▶ _Data segment_
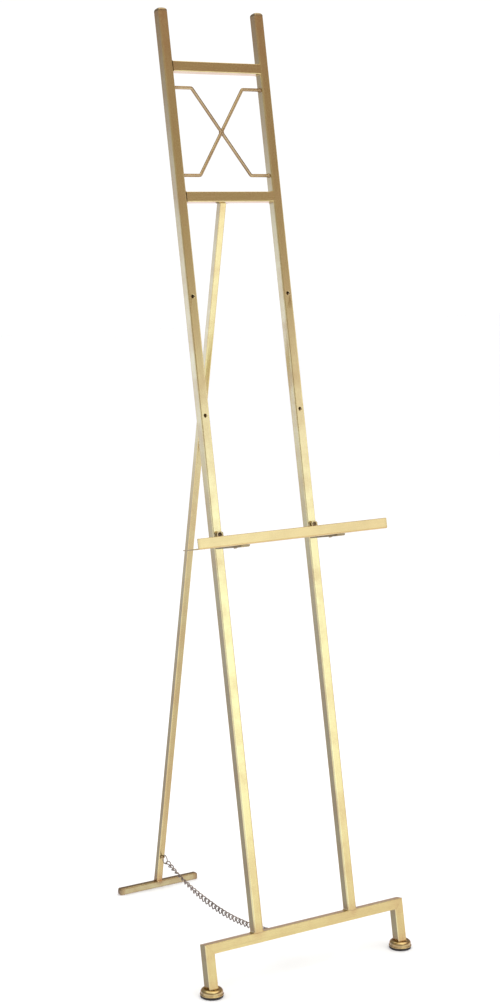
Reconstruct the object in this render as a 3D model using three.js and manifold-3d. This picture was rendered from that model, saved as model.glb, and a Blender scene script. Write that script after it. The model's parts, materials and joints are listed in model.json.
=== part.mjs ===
// Display easel: a leaning frame of square tube, a hinged rear leg held by a chain, and a shelf
// that pegs into holes in the uprights. Millimetres, +Z up, the front towards -Y.
import * as THREE from "three";
import { mergeVertices } from "three/addons/utils/BufferGeometryUtils.js";
import Module from "manifold-3d";

const wasm = await Module();
wasm.setup();

// ---------------------------------------------------------------- driving dimensions
const GAP = 0.3; // between pieces that touch
const LEAN = THREE.MathUtils.degToRad(10.9); // the frame's lean from the vertical
const ROUND_SIDES = 16;

// Front frame, in the leaning plane: x across, s up along the frame, n backwards from its face.
const TUBE = 18;
const TUBE_WALL = 1.2;
const UPRIGHT_X = 100;
const UPRIGHT_TOP = 1700.5;
const CAP_RISE = 6;
const TOP_RAIL_S = 1604;
const MID_RAIL_S = 1375;
const BASE_RAIL_S = 83;
const BASE_HALF_LENGTH = 211.6;
const PEG_HOLE_R = 3.25;
const PEG_HOLE_TOP_S = 1201;
const PEG_HOLE_PITCH = 208;
const PEG_HOLE_TIERS = 3;

// Feet: level round ferrules on glide pads.
const FOOT_R = 20.7;
const FOOT_TOP = 15.5;
const FOOT_Y = 10.5;
const PAD_R = 17;
const PAD_TOP = 3;

// Lattice of round rod between the top and middle rails.
const ROD_R = 3;
const ROD_SIDES = 10;
const LATTICE_TOP_S = 1568;
const LATTICE_LOW_S = 1414;
const LATTICE_BEND_X = 53;
const LATTICE_BEND_R = 9;

// Rear leg and its hinge behind the middle rail.
const LEG_TUBE = 12.7;
const LEG_WALL = 1;
const LEG_TILT = THREE.MathUtils.degToRad(10.22); // from the vertical when the leg is open
const HINGE_N = 30;
const LEG_LENGTH = 1353.3; // from the pivot to the top of the foot bar
const LEG_ABOVE_PIVOT = 8.5;
const BAR_HALF_LENGTH = 89;
const BAR_CAP = 5;
const BOLT_R = 3;
const BOLT_HOLE_R = 3.35;
const WASHER = 1;
const EAR = 3;
const EAR_R = 7;
const EAR_HALF_HEIGHT = 8;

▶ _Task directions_
Within the data above, pick out all lines holding the word "that".

▶ _Final result_
Reconstruct the object in this render as a 3D model using three.js and manifold-3d. This picture was rendered from that model, saved as model.glb, and a Blender scene script. Write that script after it. The model's parts, materials and joints are listed in model.json.
// that pegs into holes in the uprights. Millimetres, +Z up, the front towards -Y.
const GAP = 0.3; // between pieces that touch